The qualifier system meant that new counties were breaking into the quarter-final stages. It made sense to expose the likes of Fermanagh, Sligo, Laois and Westmeath to Croke Park. Every county wanted a day out there.

And by 2007, every county had played at the new Croke Park at senior level at least once in hurling or football.

Then the novelty began to fade and it’s accelerated in recent years to the point that things have now come full circle. It’s time to take these games back to provincial venues as standalone fixtures. Because it works.

The recent Dublin-Mayo game at Hyde Park is just one example of why.

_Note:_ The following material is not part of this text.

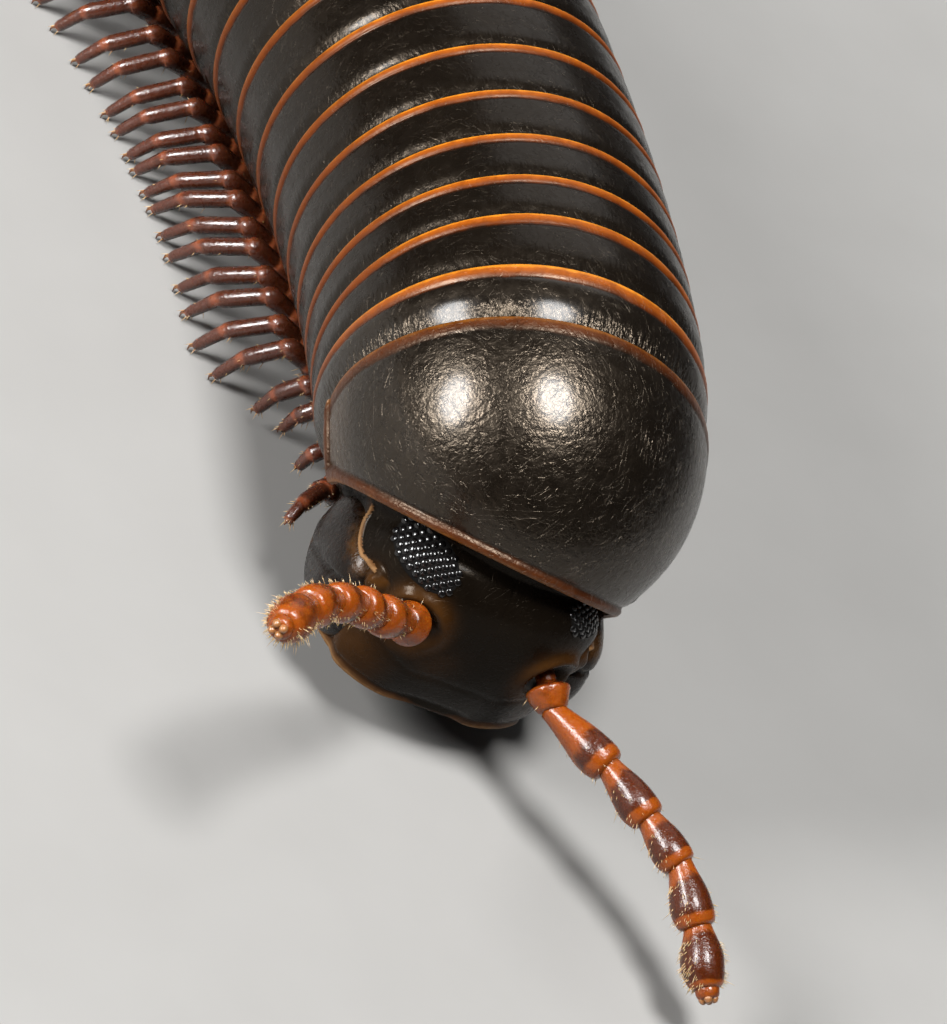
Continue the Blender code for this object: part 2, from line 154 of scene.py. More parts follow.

A crowd of over 16,000 meant that the ground was mostly full and it’s hardly a coincidence that a good quality game was served up.

With the famous Kerry-Mayo All-Ireland semi-final replay in Limerick in 2014, the GAA stumbled across a successful template but has chosen not to use it with games at the back end of the Championship since.

To be fair, the combined attendances this coming weekend, particularly on Saturday, may make for healthy reading, but so would splitting the four games and fixing them for provincial venues. Indeed, the crowds may well even be bigger across the board, not to mind the boost it would give to local economies.

Bring the Dubs back to Thurles to play Galway. Let Roscommon and Armagh meet halfway in Cavan. Similarly with Derry and Kerry in somewhere like Castlebar. Put Louth-Donegal in Clones or Omagh.

All of the grounds would be largely full and with a tribal atmosphere without the mishmash of supporters coming and going that is typical of a double header.

Croke Park may be the jewel in the GAA’s crown and a facility that the Association should be proud of, but those are not good enough reasons to continually fix games there anymore. The venue is just too big a fit for the vast majority of fixtures it stages these days and the spectacle suffers as a result.

Even the concept of double headers itself, regardless of venue, is flawed. Last Saturday in Thurles underlined that. There may have been an official attendance of 30,509 for the All-Ireland hurling quarter-finals but never all at once.

Cork had the biggest support of the four counties and their game with Dublin, which threw in at 1.15pm, had a sterile atmosphere throughout. Once they had seen their side secure a five-point win, the vast majority of the Rebel hordes made their way back towards Leeside.

Clare-Wexford was supposed to be the main event, yet the ground was emptying as it was approaching and, naturally, there was a certain flatness to the game and occasion as a result.

There’s always an element of that for Croke Park double headers too and it’ll be evident this weekend again.

The obsession with double headers is certainly peculiar to the GAA. It isn’t even countenanced in any other major field sport. They just don’t work, certainly not at senior level anyway.

There may have been some merit to pairing senior and minor games but the GAA has now ended that practice. And they should do away with senior double headers too.